● TASK OBJECTIVE: Repeat only the lines from the one containing "two moulded pips" through the one containing "imported = [obj", exactly as written, both ends included.

● INFORMATION PROVIDED:
[Start]

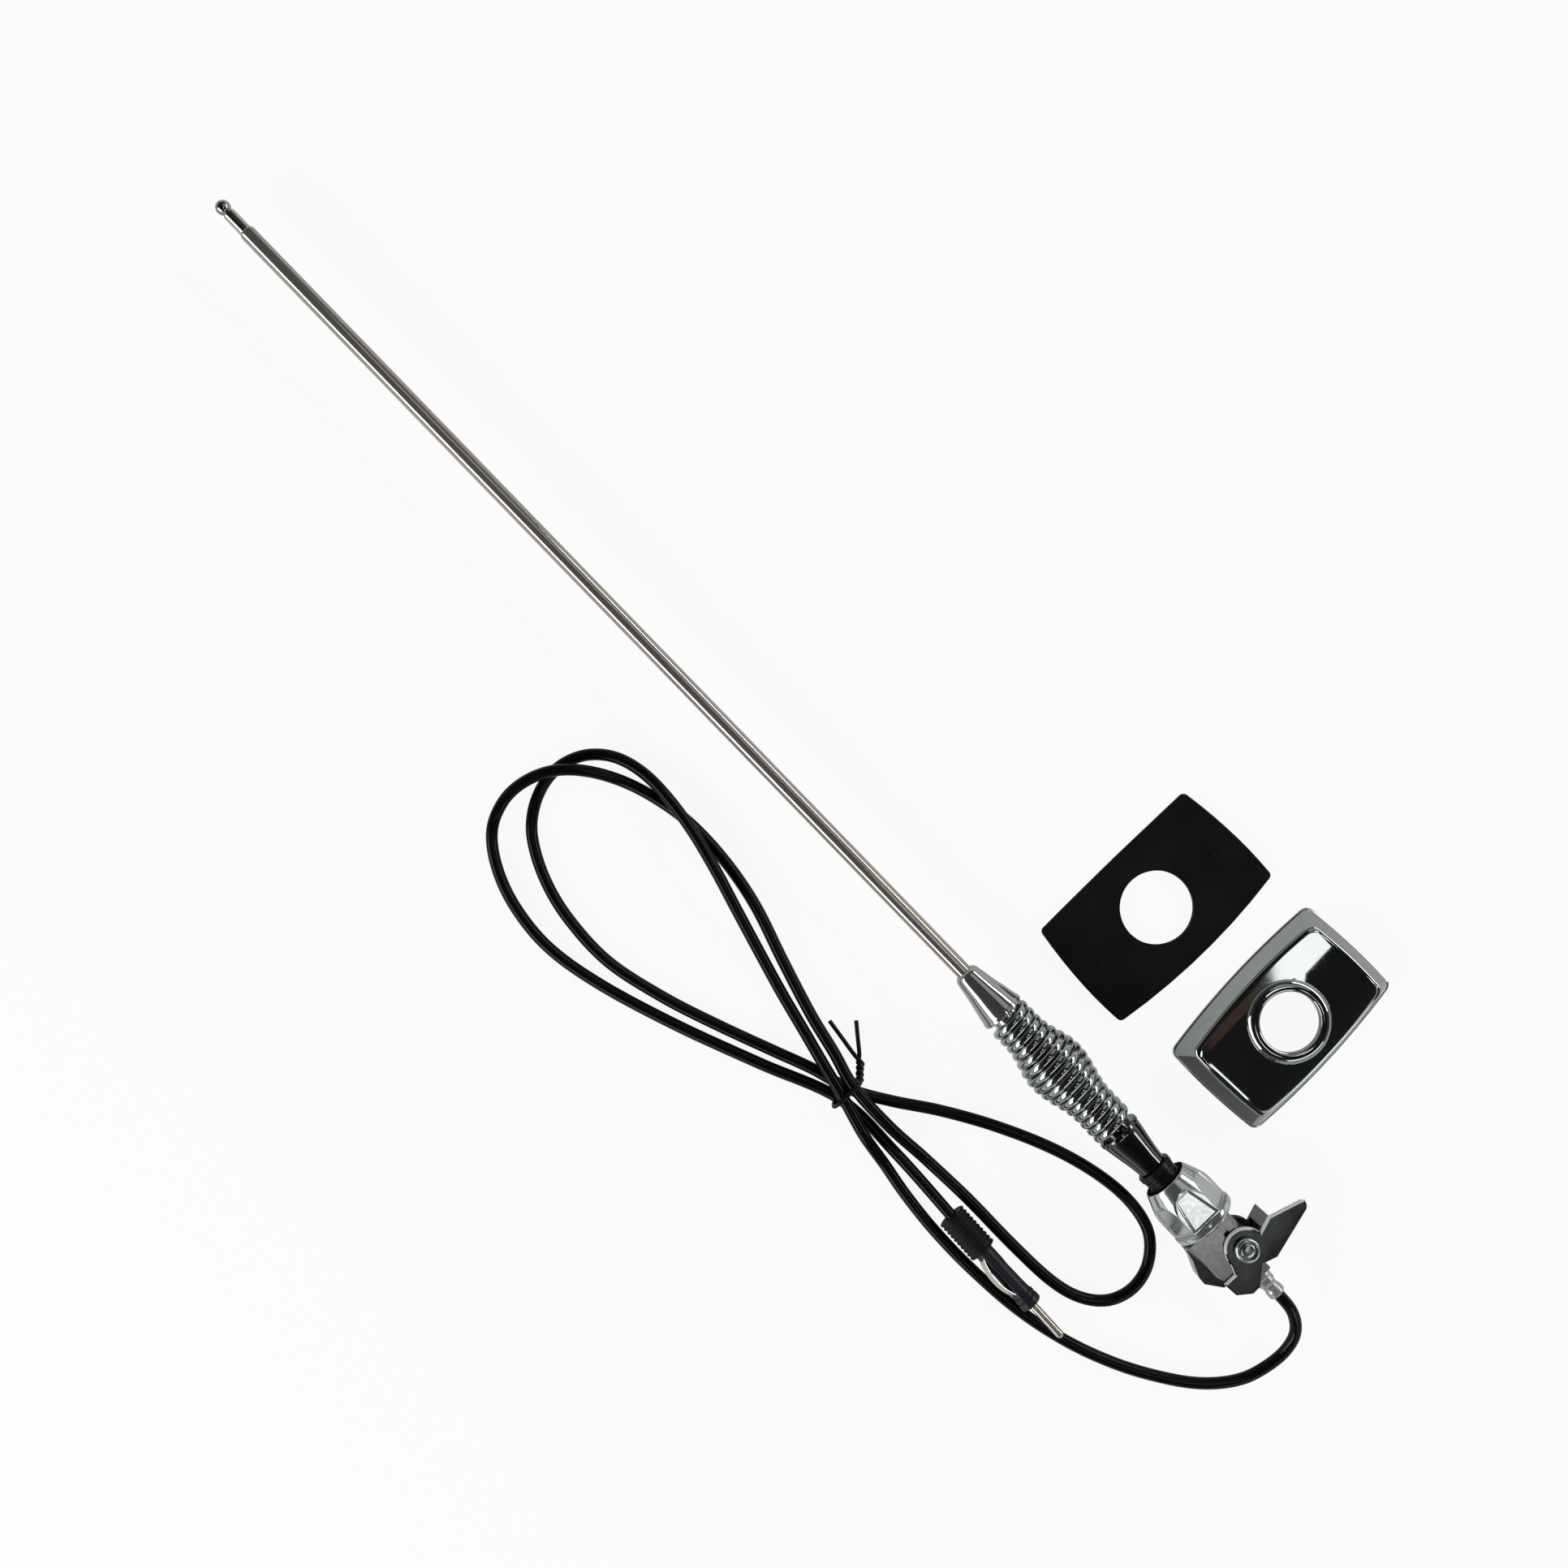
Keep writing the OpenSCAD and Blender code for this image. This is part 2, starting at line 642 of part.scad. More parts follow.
// Plan of the wing on the near cheek, which ends in a blunt point
module wing_plan() {
    tip = -claw_reach / claw_k;
    scale(claw_k) {
        polygon([
            [0.9, -7.8], [3, -14.3], [-0.6, tip + 1], [-4.6, tip + 1], [-10.1, -6.3], [-8, 0], [0, 0]
        ]);
        translate([-2.6, tip + 2]) circle(r = 2);
    }
}

// Plan of the far cheek's stub, as long as the web between the cheeks
module stub_plan() {
    tip = -claw_web_len / claw_k;
    scale(claw_k) polygon([
        [0.9, -7.8], [3, -14.3], [2.7, tip], [-3.4, tip], [-8, -6], [-8, 0], [0, 0]
    ]);
}

// Swinging claw: two cheeks and the web that bears on the bodywork
module claw() {
    tip = -claw_web_len / claw_k;
    web = claw_plate / claw_k;
    color([0.3, 0.31, 0.33])
    on_axis(-claw_at, -claw_side) difference() {
        union() {
            translate([0, 0, claw_inner]) linear_extrude(height = claw_plate) {
                claw_plan();
                wing_plan();
            }
            translate([0, 0, -claw_outer]) linear_extrude(height = claw_plate) {
                claw_plan();
                stub_plan();
            }
            translate([0, 0, -claw_inner - eps])
            linear_extrude(height = 2 * claw_inner + 2 * eps)
            scale(claw_k) polygon([
                [1.5, -9.7], [3, -14.3], [2.7, tip], [2.7 - web, tip], [1.5 - web, -10.1]
            ]);
        }
        translate([0, 0, -claw_outer - 1])
        cylinder(h = 2 * claw_outer + 2, d = screw_d + 4 * slide_gap);
    }
}

module claw_washers() {
    color("silver")
    on_axis(-claw_at, -claw_side)
    for (z = [neck_half + seat_gap, -neck_half - seat_gap - washer_t])
        translate([0, 0, z]) difference() {
            cylinder(h = washer_t, r = 5.6);
            translate([0, 0, -eps]) cylinder(h = washer_t + 2 * eps, d = screw_d + 2 * seat_gap);
        }
}

module claw_screw() {
    head_z = claw_outer + seat_gap;
    color("silver")
    on_axis(-claw_at, -claw_side) difference() {
        union() {
            translate([0, 0, -head_z - screw_head_h])
            cylinder(h = 2 * head_z + screw_head_h + 1, d = screw_d);
            translate([0, 0, head_z]) rotate_extrude() polygon([
                [0, 0], [screw_head_d / 2, 0], [screw_head_d / 2, screw_head_h * 0.45],
                [screw_head_d / 2 - 0.5, screw_head_h * 0.8], [screw_head_d / 2 - 1.4, screw_head_h],
                [0, screw_head_h]
            ]);
        }
        translate([0, 0, head_z + screw_head_h - 1.6]) cylinder(h = 3, r = 2.7, $fn = 6);
    }
}

module claw_nut() {
    color("silver")
    on_axis(-claw_at, -claw_side, -claw_outer - seat_gap - screw_head_h) difference() {
        cylinder(h = screw_head_h, r = screw_head_d / 2 - 0.8, $fn = 6);
        translate([0, 0, -eps]) cylinder(h = screw_head_h + 2 * eps, d = screw_d + seat_gap);
    }
}

// Crimped tube that holds the lead's screen to the casting
module crimp_ferrule() {
    r = crimp_d / 2;
    foot = crimp_foot;
    color("silver")
    on_axis(0, crimp_side) difference() {
        turned([
            [0, foot], [r - 1.1, foot], [r - 0.7, foot + 0.5], [r - 0.7, foot + 2.6],
            [r - 1.1, foot + 3.4], [r - 1.1, foot + 5.2], [r - 0.5, foot + 6.2],
            [r - 0.4, foot + 8.4], [r, foot + 9], [r, crimp_top], [0, crimp_top]
        ]);
        bar(foot - eps, crimp_top + eps, lead_d / 2 + seat_gap);
    }
}

// Free lead in a figure of eight, swept along its route
module lead() {
    color([0.07, 0.07, 0.08]) on_table() swept(lead_route, lead_d / 2, 8);
}

// Wire tie: a closed wrap round the strands and two twisted ends
module twist_tie() {
    r = tie_wire_d / 2;
    twists = 3;
    steps = 12;
    color([0.06, 0.06, 0.06])
    on_table() {
        translate([tie_at[0] - r, tie_at[1], tie_h / 2 + 0.05])
        rotate([90, 0, 90])
        linear_extrude(height = 2 * r)
        difference() {
            tie_wrap_outline(tie_w, tie_h);
            tie_wrap_outline(tie_w - 2 * tie_wall, tie_h - 2 * tie_wall);
        }
        for (half = [0, 180]) {
            stem = tie_fork - tie_stem;
            swept(concat(
                [
                    for (i = [0 : steps])
                        let (a = half + 360 * twists * i / steps / 2)
                            tie_stem + stem * i / steps + 0.55 * r * [cos(a), cos(a) / 2, sin(a)]
                ],
                [half == 0 ? tie_end_a : tie_end_b]
            ), r * 0.9, 6);
        }
    }
}

module tie_wrap_outline(w, h) {
    corner = 2.2;
    union() {
        square([w - 2 * corner, h], center = true);
        square([w, h - 2 * corner], center = true);
        for (x = [-1, 1], y = [-1, 1])
            translate([x * (w / 2 - corner), y * (h / 2 - corner)]) circle(r = corner, $fn = 24);
    }
}

// Puts children along the plug's own axis, from where the boot begins
module on_plug() {
    on_table(plug_at[0], plug_at[1])
    translate([0, 0, plug_at[2]])
    rotate([0, 0, plug_turn])
    rotate([180, -plug_tilt, 0])
    children();
}

module plug_boot() {
    r = boot_d / 2;
    rib = boot_len / (2 * boot_ribs + 1);
    color([0.1, 0.1, 0.1])
    on_plug() difference() {
        turned(concat(
            [[0, 0]],
            [
                for (k = [0 : boot_ribs])
                    for (p = [[r - 0.5, 0], [r, 0.25], [r, rib * 0.9], [r - 0.7, rib], [r - 0.7, 2 * rib]])
                        if (k < boot_ribs || p[1] <= rib) [p[0], min(p[1] + 2 * rib * k, boot_len)]
            ],
            [[0, boot_len]]
        ));
        bar(boot_len - 6, boot_len + eps, barrel_d / 2 - 0.6 + seat_gap);
        bar(-1, 1.2, lead_d / 2 + 0.2);
    }
}

module plug_barrel() {
    r = barrel_d / 2;
    top = boot_len + barrel_len;
    color([0.12, 0.12, 0.14])
    on_plug() difference() {
        turned([
            [0, boot_len - 5.5], [r - 0.6, boot_len - 5.5], [r - 0.6, boot_len + seat_gap],
            [r - 0.2, boot_len + seat_gap], [r, boot_len + 0.6], [r, boot_len + 7],
            [r - 0.2, boot_len + 10], [r, top - 3], [r + 0.2, top], [0, top]
        ]);
        bar(top - 8, top + eps, pin_root_r + seat_gap);
        rotate([-leaf_roll, 0, 0])
        translate([boot_len + 1.2, r - 0.9, -leaf_w / 2 - 0.1])
        cube([barrel_len, 2, leaf_w + 0.2]);
    }
}

module plug_collar() {
    r = plug_collar_d / 2;
    from = boot_len + barrel_len + seat_gap;
    color([0.1, 0.1, 0.12])
    on_plug() difference() {
        turned([
            [0, from], [r - 0.5, from], [r - 0.1, from + 0.4], [r - 0.1, from + 1.8],
            [r - 0.5, from + 2], [r - 0.5, from + 2.3], [r, from + 2.6],
            [r, from + plug_collar_len - 0.6], [r - 0.5, from + plug_collar_len],
            [0, from + plug_collar_len]
        ]);
        bar(from - eps, from + plug_collar_len + eps, pin_root_r + seat_gap);
    }
}

// Sprung earth contact: a thin strip bowed out from the barrel
module earth_leaf() {
    span = barrel_len - 3;
    thick = 0.35;
    bow_r = (span * span / 4 + leaf_bow * leaf_bow) / (2 * leaf_bow);
    color("silver")
    on_plug()
    rotate([-leaf_roll, 0, 0])
    translate([boot_len + 1.6 + span / 2, barrel_d / 2 - 0.5 + leaf_bow - bow_r, -leaf_w / 2])
    linear_extrude(height = leaf_w)
    intersection() {
        difference() {
            circle(r = bow_r, $fn = 160);
            circle(r = bow_r - thick, $fn = 160);
        }
        translate([-span / 2, bow_r - leaf_bow - thick]) square([span, 2 * leaf_bow + thick]);
    }
}

module plug_pin() {
    r = plug_pin_d / 2;
    foot = boot_len + barrel_len - 7.5;
    free = boot_len + barrel_len + plug_collar_len + seat_gap;
    tip = free + plug_pin_len;
    color("silver")
    on_plug() turned([
        [0, foot], [pin_root_r, foot], [pin_root_r, free], [r, free],
        [r, tip - 1.4], [r - 0.3, tip - 0.7], [r - 0.9, tip], [0, tip]
    ]);
}

// Chrome bezel: a hollow pillow with sloping sides and a ring round its hole
module bezel() {
    a = bezel_l / 2;
    b = bezel_w / 2;
    s = bezel_slope;
    e = bezel_end_slope;
    w = bezel_wall;
    ring_r = bezel_ring_d / 2;
    ring_sink = 1.4;
    ring_top = bezel_ring_h + ring_sink;
    color("gainsboro")
    on_table(bezel_at[0], bezel_at[1]) rotate([0, 0, 90 + bezel_turn]) difference() {
        union() {
            pillow([
                [0, a, b], [1.2, a - 0.1, b - 0.1], [bezel_h - 1.9, a - e + 0.2, b - s + 0.2],
                [bezel_h - 1.4, a - e - 0.1, b - s - 0.1], [bezel_h - 1.1, a - e - 0.6, b - s - 0.6],
                [bezel_h - 0.95, a - e - 1.4, b - s - 1.4], [bezel_h - 0.4, a - e - 6, b - s - 6],
                [bezel_h, a - e - 13, b - s - 13]
            ], bezel_corner, bezel_shape);
            translate([0, 0, bezel_h - ring_sink]) rotate_extrude() polygon([
                [0, 0], [ring_r, 0], [ring_r, ring_sink - 0.4], [ring_r - 0.4, ring_top * 0.5],
                [ring_r - 1.3, ring_top * 0.86], [ring_r - 2.4, ring_top],
                [bezel_hole_d / 2 + 0.9, ring_top], [bezel_hole_d / 2 + 0.3, ring_top - 0.3],
                [bezel_hole_d / 2 - 1, ring_top - 0.9], [0, ring_top - 0.9]
            ]);
        }
        pillow([
            [-eps, a - w, b - w], [bezel_h - w - 2, a - e - w + 0.6, b - s - w + 0.6],
            [bezel_h - w - 0.6, a - e - w - 1.4, b - s - w - 1.4]
        ], bezel_corner - w / 2, bezel_shape);
        translate([0, 0, -1]) cylinder(h = bezel_h + 4, d = bezel_hole_d);
    }
}

// Rubber gasket: a flat pad with bowed sides, a round hole and two moulded pips
module gasket() {
    a = gasket_l / 2;
    b = gasket_w / 2;
    color([0.12, 0.12, 0.12])
    on_table(gasket_at[0], gasket_at[1]) rotate([0, 0, 90]) {
        difference() {
            pillow([
                [0, a - 0.3, b - 0.3], [0.4, a, b], [gasket_t - 0.5, a, b], [gasket_t, a - 0.5, b - 0.5]
            ], gasket_corner, gasket_shape);
            translate([0, 0, -1]) cylinder(h = gasket_t + 2, d = gasket_hole_d);
        }
        for (x = [-1, 1])
            translate([x * (a - 11), 0, gasket_t - eps]) cylinder(h = pip_h, d = pip_d);
    }
}

tip_ball();
top_rod();
top_shoe();
mid_tube();
mid_shoe();
outer_tube();
upper_ferrule();
spring();
braid();
lower_ferrule();
insulator();
head_nut();
base_body();
contact_wire();
wire_sleeve();
claw();
claw_washers();
claw_screw();
claw_nut();
crimp_ferrule();
lead();
twist_tie();
plug_boot();
plug_barrel();
plug_collar();
earth_leaf();
plug_pin();
bezel();
gasket();
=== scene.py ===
# %% [markdown]
# # A car aerial, taken apart in Blender
# This scene dresses a telescopic car aerial that lies on a table: a mast, a barrel
# spring, a chromed head with its clamp, a tied lead with a plug, a bezel and a gasket.
# The solids come from CAD and stay where they are. Blender adds what a CAD solid
# lacks: rounded edges, smooth shading, and metal, rubber and plastic that look real.

# %% Load the frame
import json
import math

import bpy
import bmesh
from mathutils import Matrix, Vector

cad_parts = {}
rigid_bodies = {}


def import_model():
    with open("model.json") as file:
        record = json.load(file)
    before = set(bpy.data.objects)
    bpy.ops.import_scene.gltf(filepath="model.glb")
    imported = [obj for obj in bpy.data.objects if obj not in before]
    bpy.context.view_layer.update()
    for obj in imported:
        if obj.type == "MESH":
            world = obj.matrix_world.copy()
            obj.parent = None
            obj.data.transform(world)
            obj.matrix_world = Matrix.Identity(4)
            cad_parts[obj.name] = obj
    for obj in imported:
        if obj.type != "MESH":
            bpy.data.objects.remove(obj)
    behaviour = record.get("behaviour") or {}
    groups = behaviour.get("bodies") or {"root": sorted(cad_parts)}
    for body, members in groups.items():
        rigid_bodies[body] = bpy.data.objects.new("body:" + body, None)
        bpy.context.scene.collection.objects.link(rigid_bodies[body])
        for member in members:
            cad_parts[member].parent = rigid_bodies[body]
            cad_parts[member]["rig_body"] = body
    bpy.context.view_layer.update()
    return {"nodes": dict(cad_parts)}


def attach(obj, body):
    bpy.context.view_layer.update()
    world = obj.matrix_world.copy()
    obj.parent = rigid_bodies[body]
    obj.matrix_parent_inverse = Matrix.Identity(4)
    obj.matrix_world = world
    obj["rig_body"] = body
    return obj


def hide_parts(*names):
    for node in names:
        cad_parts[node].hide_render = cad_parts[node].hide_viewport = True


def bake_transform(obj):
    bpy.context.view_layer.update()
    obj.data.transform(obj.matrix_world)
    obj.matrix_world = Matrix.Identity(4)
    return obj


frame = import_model()

# %% [markdown]
# ## Two places that everything is measured from
# The mast is a straight line, so most pieces are turned about it. Its zero is the
# seat face, where the head meets the car's bodywork. The plug has a line of its own,
# a little turned and tilted, because it rests on its barrel and on its boot.
# A matrix for each line lets a piece be drawn in millimetres along X and then be
# put in its place once, in its mesh.

# %% The mast's line and the plug's line
MM = 0.001
AXIS_HEIGHT = 13
SEAT = Vector((-247.1, 48.6, AXIS_HEIGHT)) * MM


def line_at(x=0, y=0, z=0):
    """Millimetres from the seat face, on the mast's axis, as a matrix."""
    return Matrix.Translation(SEAT + Vector((x, y, z)) * MM) @ Matrix.Scale(MM, 4)


mast_line = line_at()
table_line = line_at(z=-AXIS_HEIGHT)
plug_line = (
    line_at(66.5, 67.7, 5.7 - AXIS_HEIGHT)
    @ Matrix.Rotation(math.radians(178.5), 4, "Z")
    @ Matrix.Rotation(math.radians(-1.8), 4, "Y")
    @ Matrix.Rotation(math.pi, 4, "X")
)
print("seat face at", [round(x, 4) for x in SEAT])

# %% [markdown]
# ## The camera
# The picture was taken from straight above, with the mast running from the lower
# right to the upper left. A camera matrix with the picture's right, up and back
# directions as its columns says that exactly, without any guess at angles. The lens
# follows from the camera's height and from what one pixel covers on the table.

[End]

● FINAL RESULT:
// Rubber gasket: a flat pad with bowed sides, a round hole and two moulded pips
module gasket() {
    a = gasket_l / 2;
    b = gasket_w / 2;
    color([0.12, 0.12, 0.12])
    on_table(gasket_at[0], gasket_at[1]) rotate([0, 0, 90]) {
        difference() {
            pillow([
                [0, a - 0.3, b - 0.3], [0.4, a, b], [gasket_t - 0.5, a, b], [gasket_t, a - 0.5, b - 0.5]
            ], gasket_corner, gasket_shape);
            translate([0, 0, -1]) cylinder(h = gasket_t + 2, d = gasket_hole_d);
        }
        for (x = [-1, 1])
            translate([x * (a - 11), 0, gasket_t - eps]) cylinder(h = pip_h, d = pip_d);
    }
}

tip_ball();
top_rod();
top_shoe();
mid_tube();
mid_shoe();
outer_tube();
upper_ferrule();
spring();
braid();
lower_ferrule();
insulator();
head_nut();
base_body();
contact_wire();
wire_sleeve();
claw();
claw_washers();
claw_screw();
claw_nut();
crimp_ferrule();
lead();
twist_tie();
plug_boot();
plug_barrel();
plug_collar();
earth_leaf();
plug_pin();
bezel();
gasket();
=== scene.py ===
# %% [markdown]
# # A car aerial, taken apart in Blender
# This scene dresses a telescopic car aerial that lies on a table: a mast, a barrel
# spring, a chromed head with its clamp, a tied lead with a plug, a bezel and a gasket.
# The solids come from CAD and stay where they are. Blender adds what a CAD solid
# lacks: rounded edges, smooth shading, and metal, rubber and plastic that look real.

# %% Load the frame
import json
import math

import bpy
import bmesh
from mathutils import Matrix, Vector

cad_parts = {}
rigid_bodies = {}


def import_model():
    with open("model.json") as file:
        record = json.load(file)
    before = set(bpy.data.objects)
    bpy.ops.import_scene.gltf(filepath="model.glb")
    imported = [obj for obj in bpy.data.objects if obj not in before]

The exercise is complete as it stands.